Watch Gremlins, they said. It’s a great Christmas movie, they said. I’ve been wanting to watch it for so long and it’s always checked out at the video store, they said.
By “they” I mean Crossley, various dudes I know on Facebook, and Graham, but especially Graham for that last one. Fine, I said. I found it on Netflix, moved it to the top of my DVD queue, and saved it for Christmas Eve because I told Graham that it could be our Christmas movie this year (last year’s Christmas movie was a bunch of episodes of Dave Attell’s “Insomniac,” which I maintain were better than Gremlins and also that was a great fucking show).
I have seen Gremlins before. Parts of it, at least, that I can remember. I know it’s been playing in the same room as me and I’ve watched some scenes, but overall, I didn’t remember liking it all that much and the thing about “never feed a mogwai after midnight” really stressed me out, because even as a kid, I understood that technically (maybe somewhat philosophically), all times were after midnight. What’s the cutoff? When does after midnight become before midnight? Sunrise? Noon? I spent a long time thinking about this when I was younger and never came up with an answer, and when we settled down last night with dinner and the DVD, my anxiety over it did not relieve itself.
The thing about Gremlins is that I do concede that it is a Christmas movie. The title song has the word “Christmas” in it about a million times, all of the action takes place on Christmas Eve and Christmas Day, and Gizmo – the father of all the Gremlins, whether he likes it or not – is given as a Christmas present. So fine, Crossley, various dudes on Facebook, and Graham. It’s a Christmas movie.
The other thing about Gremlins is that it’s awful. It’s essentially a children’s movie in which the most dumbassed town in America gets exactly what it deserves for torturing these creatures into becoming monsters who proceed to ambitiously lay waste to this Rockwellian hellscape. And I don’t blame them. From ignoring Barney the dog once Gizmo gets into the picture to just kind of forgetting about Gizmo writhing in pain once Corey Fucking Feldman spills water on him because it’s more interesting to watch the Popple balls become new mogwais, I got so stressed out over this part of Gremlins that I went straight to the Internet once I finished dinner and Tumblr’d away the sads.

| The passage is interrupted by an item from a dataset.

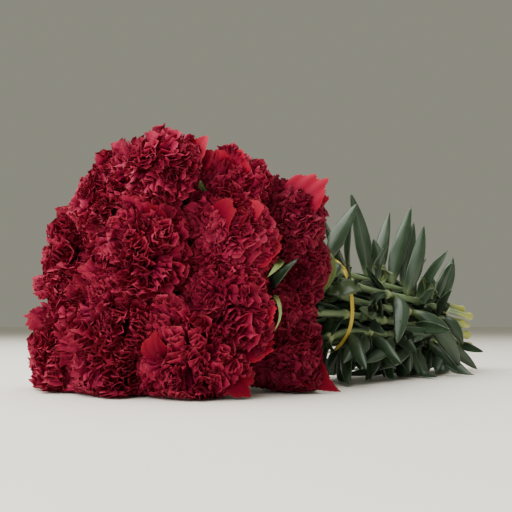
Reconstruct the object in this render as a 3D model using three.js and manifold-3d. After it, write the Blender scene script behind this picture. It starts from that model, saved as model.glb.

Graham still likes Gremlins which is fine, but he did say that he’d forgotten about how dark it was. How dark is it? Plenty. Phoebe Cates’ character, in particular, the motherfucking queen of Debbie Downers who relishes the chance to turn potential romantic encounters into awkward moments about how Christmas is the most depressing time of year, how it’s prime time for suicides, and how Christmas was ruined for her when a bunch of people pulled her dead and decaying father out of the chimney one year because that fucking moron tried to shimmy down it dressed as Santa with an armful of gifts.
“And that’s how I found out there was no Santa Claus,” she says, which makes it seem like that was the most upsetting part about the whole ordeal. Not the smell of a rotting corpse emanating from the family home. Not some firemen hauling said corpse from the chimney while she and her mother watched. But the cold, hard truth that there was no Santa Claus (thanks a lot, Dad!) was especially traumatic, and the Gremlins destroying the entire shitty town runs a close second.
Jesus, Spielberg. In the realm of upsetting animatronics, couldn’t you have stuck with the shark?